Okay, the room was a bit of a dive. There was a window AC that took up the only window in the room, making the insides look a little like a dungeon. That wasn’t fair. I turned it on, and it sounded like a plane taking off. Then I turned up the fan as high as I could, but the sweat was still pouring off me. I shoved my face in front of the vent from the AC, but all I got was a warm breeze. Maybe I should have sprung for a more expensive room.
No, I told myself. This wasn’t vacation. I was here to work.
Checking my phone, I saw a text from Emily. It said: Useful Malay phrases for your meeting with WW.
It was a list of swear words. I laughed, then typed in, If I wanted to insult him, I’d probably just say “fuck you” in English.
She came back with: Aw, but kongkek mak kau sounds much cooler.
I had to agree. I scanned the list for that one — fuck your mother. Ouch.
Some of them were kind of bizarre, a little fun to say. I repeated a few of them over and over again, liking the way they sounded. Yes, I flew off the handle easily, but no, I couldn’t actually see Wyatt getting me so angry that I’d insult him or his mother in Malay.
I plugged in my phone to recharge, my mind dwelling too much on how it had been in Wyatt’s pocket, so close to his…
What the hell did that matter?
Shaking my head, I yanked the comforter off the king bed, checking for bedbugs. Clear.
I stripped off my t-shirt and shorts and went inside the bathroom, and my eyes landed on some tiny travel bars of packaged SilkySoap from WE.
Really? My first thought was to throw those nasty bit
s of animal by-product away. But how would that help? Instead, I shoved them aside. Then I reached into my toiletry bag and pulled out my own, RSPO-certified soap, my homemade toothpaste, and my bamboo toothbrush.
Brushing my teeth vigorously, I watched my naked body in the mirror, thinking of Wyatt. He was such a MAN, all capitals, underlined, circled. I wondered how it would feel if he touched me. Hell, his finger had innocently grazed my palm when he’d taken the phone from my hand, and I could still feel the aftershocks, deep inside me. My wrist still tingled from where he’d trapped it in his hand.
I’d probably have an orgasm in a second if I really did sit on his face. Even the thought of sinking down on his waiting tongue made my nipples as hard as rocks.
No. That was just nerves. It’d been one really long, tiring day. I just needed a shower, a little bit of time to relax and recharge.
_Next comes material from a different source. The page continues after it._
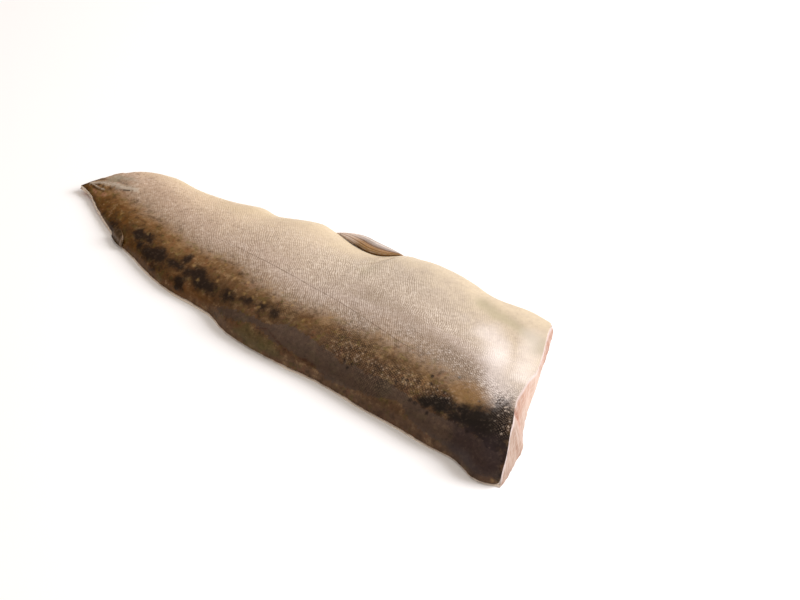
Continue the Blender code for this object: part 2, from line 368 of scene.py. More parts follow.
def area(outline, soft):
    """A layer that is 1 inside an outline and fades to 0 outside it, over this many mm."""
    ring = np.array([on_hide(*mark) for mark in [*outline, outline[0]]])
    inside = np.zeros(len(HIDE), bool)
    for start, end in zip(ring, ring[1:]):
        rise = end[1] - start[1] or 1e-9
        crosses = (HIDE[:, 1] < start[1]) != (HIDE[:, 1] < end[1])
        inside ^= crosses & (HIDE[:, 0] < start[0] + (HIDE[:, 1] - start[1]) * (end[0] - start[0]) / rise)
    away_mm = distance_from([*outline, outline[0]])
    return np.clip(0.5 + np.where(inside, away_mm, -away_mm) / soft, 0, 1)


# %% A soft step, a line through points, and smooth noise
def step(low, high, values):
    """Goes from 0 at low to 1 at high, without a corner."""
    part = np.clip((values - low) / (high - low), 0, 1)
    return part * part * (3 - 2 * part)


def curve(points, values):
    """The height at each value of a line through the points."""
    return np.interp(values, *np.transpose(points))


def rough(places, size, seed):
    """Smooth noise whose lumps are this many mm wide, from -1 to 1."""
    shift = Vector((seed * 7.3, seed * 3.1, seed * 5.7))
    return np.array([noise.noise(Vector(place) / (size * MM) + shift) for place in places])


print("half way up a step:", step(0, 1, 0.5))


# %% The lines of the folds at the tail, by the fin and at the head
places = read(skin.data.vertices, "co", 3)
outward = read(skin.data.vertices, "normal", 3)
SILVER_FOLD = [(5.6, 0.108), (9.6, 0.145), (14.3, 0.189), (20, 0.233), (24, 0.271), (27.8, 0.295),
               (31.7, 0.33), (35.4, 0.363), (40, 0.40)]
PALE_CREASE = [(4.7, 0.088), (9.2, 0.089), (12.4, 0.095), (16.4, 0.115), (19, 0.136)]
FIN_CREASE = [(221, 0.815), (223, 0.874), (224, 0.94)]
# Lines of the folds, their height and their half width, in mm.
FOLDS = [
    (SILVER_FOLD, 0.45, 2.0),
    (PALE_CREASE, 0.35, 0.8),
    ([(9, 0.061), (14, 0.08), (19.5, 0.118)], -0.35, 0.8),
    ([(26, 0.24), (33, 0.308), (37, 0.35)], -0.35, 1.2),
    ([(18.5, 0.32), (24.5, 0.331), (30, 0.362)], -0.3, 2.0),
    ([(12, 0.38), (24, 0.43), (38, 0.50)], 0.5, 2.0),
    ([(14, 0.50), (24, 0.56), (34, 0.63)], -0.4, 1.8),
    (FIN_CREASE, -0.45, 1.1),
    ([(224, 0.925), (223, 0.838), (224, 0.736), (226, 0.646)], -0.5, 3.0),
    ([(301, 0.92), (318, 0.885), (331, 0.86), (343, 0.845), (352, 0.82)], -0.5, 6.0),
]
print(len(FOLDS), "folds")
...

I turned on the water, nice and cold. Of course, I’d take a shower for tonight, not to impress him, but because it’d been a long flight — I was sweaty and sticky, and I smelled. I was not going to put on airs for Wyatt Watts. I did not give a shit what he thought about me. This was business.
I sighed at the crappy water pressure, but what could I expect for sixteen dollars a night? The water just dribbled out.
When I stepped into the shower, twisting the knobs to get more water spurting out, he was all I could think of. Those cold, ice-blue eyes. I washed my hair, my body, but when I finished, I rubbed my breasts together, thinking of the way he’d looked at me. I also have a big place in my heart for sex.
I’d bet in bed, he was an animal. He had all the makings of a gorgeous body — tall, lean, broad shoulders, an effortless tan. He had eyes that were both cold and sensual, so raw they’d rendered me a little crazy.
My hands trailed lower, between my legs, between my labia, finding my clit. There, liquid heat gathered, and I increased pressure, desperate to relieve the ache that insipid man created inside me. I kept my finger moving in slow, lazy circles over myself. I tried to imagine a nameless face between my legs, looking up at me with desire-heavy eyes. Ice-blue eyes. Startling.